We are at Gotham Comedy Club for the Sullivan & Son show, thanks for taking the time before your set. Do you have any rituals before you perform?

Not really, I’m not really a ritual guy. I go over my set. If it’s new material I’m working on, then I’m in a corner working on the order of the jokes, but no, no real rituals. No pre-game music, quiet, in the zone like a boxer. It just really depends on what the situation is. If it’s television I’m somewhere, clammy handed,going over the set with some ear plugs in. Most of the preparation happens before I get here because once I’m at the club, nine million different things are happening and I never get a chance to prepare the way I need to.

I’ve been a fan of yours since Last Comic Standing. Did that help with your career? Would you tell other comedians to take advantage of something like that show?

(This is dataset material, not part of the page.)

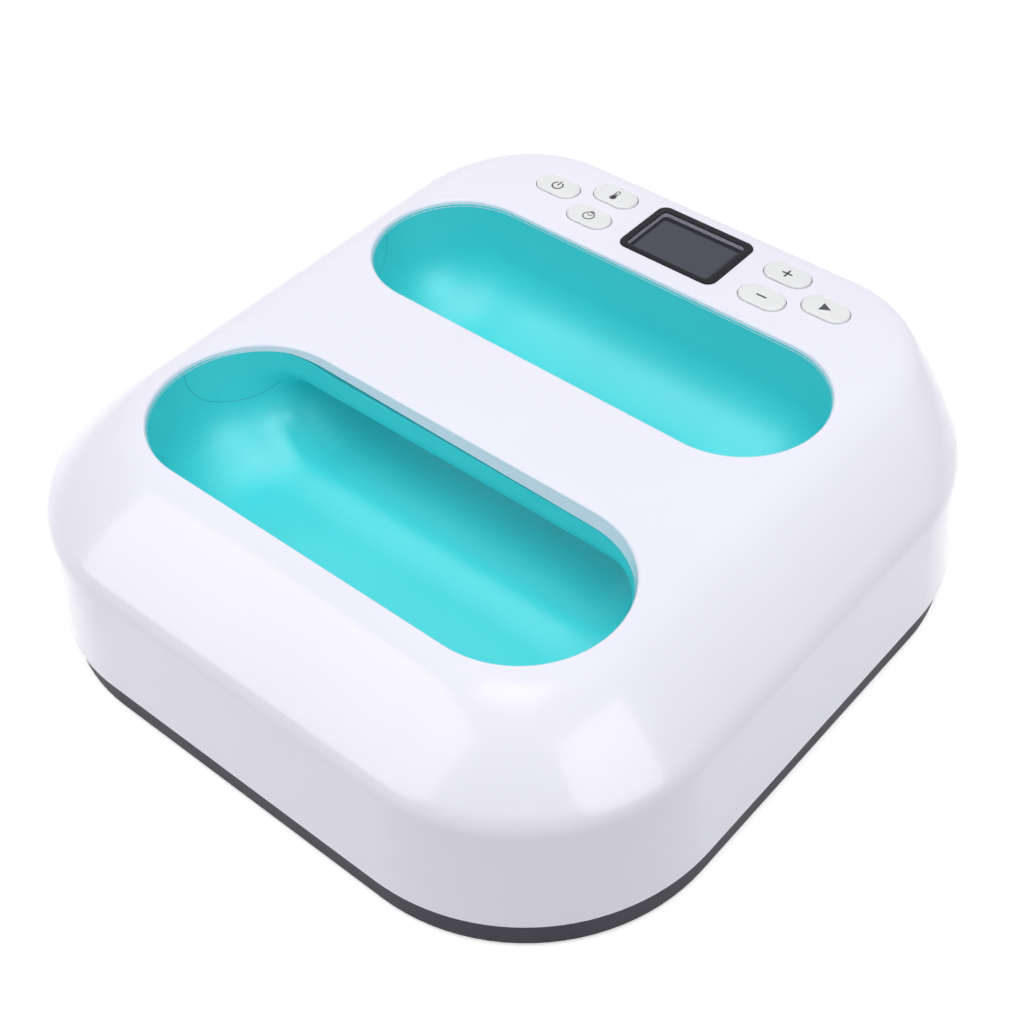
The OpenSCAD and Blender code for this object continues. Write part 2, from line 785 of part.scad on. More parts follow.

I would tell any comic that has the chance to be on television and show the world what he can do to take the opportunity and quit worrying about it. I’ve been watching the new season of Last Comic Standing and it’s cool but comedians get caught up in it. This is just my opinion, but when it comes to competition comedy, I would consider myself an expert. I’ve had my guts ripped out on Showtime at the Apollo, I had my guts ripped out on that Star Search reboot they did with Arsenio (Hall) and I’ve had my guts ripped out three times on Last Comic Standing. The third time, you can argue, “You got to the finale, you got third place.” I still didn’t win, I got my guts ripped out.

[pullquote]Competition comedy, as a concept, is horrible. It’s flawed, it’s opinionated, and it’s subjective. But anything that puts comedy on television for people to see and discover new names, keeps the comedy club alive.[/pullquote]

However, what I gained from all of that was a fanbase and it gave people who haven’t heard of me, an opportunity to explore my comedy and a chance to work markets that I never would’ve gotten the chance to do before. I got a chance to work markets that, if you’ve never been on television, you’d have to berate them with emails, f*ckin DVDs, and links to your f*ckin clips for the two years before they maybe give you a guest spot while you’re in town to do a college four hours away. So, did it help my career? Yes, and I still think Last Comic Standing is good for stand-up comedy as a whole. Competition comedy, as a concept, is horrible. It’s flawed, it’s opinionated, and it’s subjective. But anything that puts comedy on television for people to see and discover new names, keeps the comedy club alive. Until you’re a star and until you can draw, the only way you’re going to get better is performing in the clubs. If something is feeding the clubs, new fans and people will go to them. It’s on the club to keep that new fan hooked and see all the other acts on the calendar. Last Comic Standing is great for comedy. Stand-up is barely on Comedy Central now, and when they do, they have to make it something whacky and put a hook with it. “It’s John Oliver’s stand up show,” “It’s Adam DeVine’s,” or “It’s Dave Attell, but it’s dirty, it’s filthy motherf*ckin comedy.” Those shows are all great and they serve the same purpose, but the days of just the generic, Premium Blend, Live at Gotham, those “trust us, it’s funny” shows are over.

It’s hard to find those shows on television anymore. They’re fading away I would guess because of ratings, that’s why most sh*t is cancelled. But with Last Comic Standing you have something on at prime time and it displays comedians for a f*cking hour, for 12 weeks straight. Applaud it. I think the only way the public will digest something is if it’s a competition and that’s why NBC has it that way, they can’t just market it as, “tune in at 8 and see a bunch of comedians you never heard of tell jokes!” The only way the general public is interested is, “I have to know that someone is going to die. Someone has to get their guts ripped out.” Every show is a competition these days. We want to see people’s dreams get crushed and Last Comic Standing is, in my opinion, a perfect marriage of the two.

Tommy Johnagin, who lost to Felipe Esparza, he’s on his second Comedy Central Half Hour right now and he has a pilot deal with NBC. He’s been cooking since appearing on the show. The confetti didn’t fall for him but did he lose? It would be hard to make a case that he lost by appearing on Last Comic Standing. I’m sure, if you asked Tommy Johnagin, he wanted that prize money but if you told me I would almost win and have that particular career arc, I would take it. I’d sign the paperwork right then.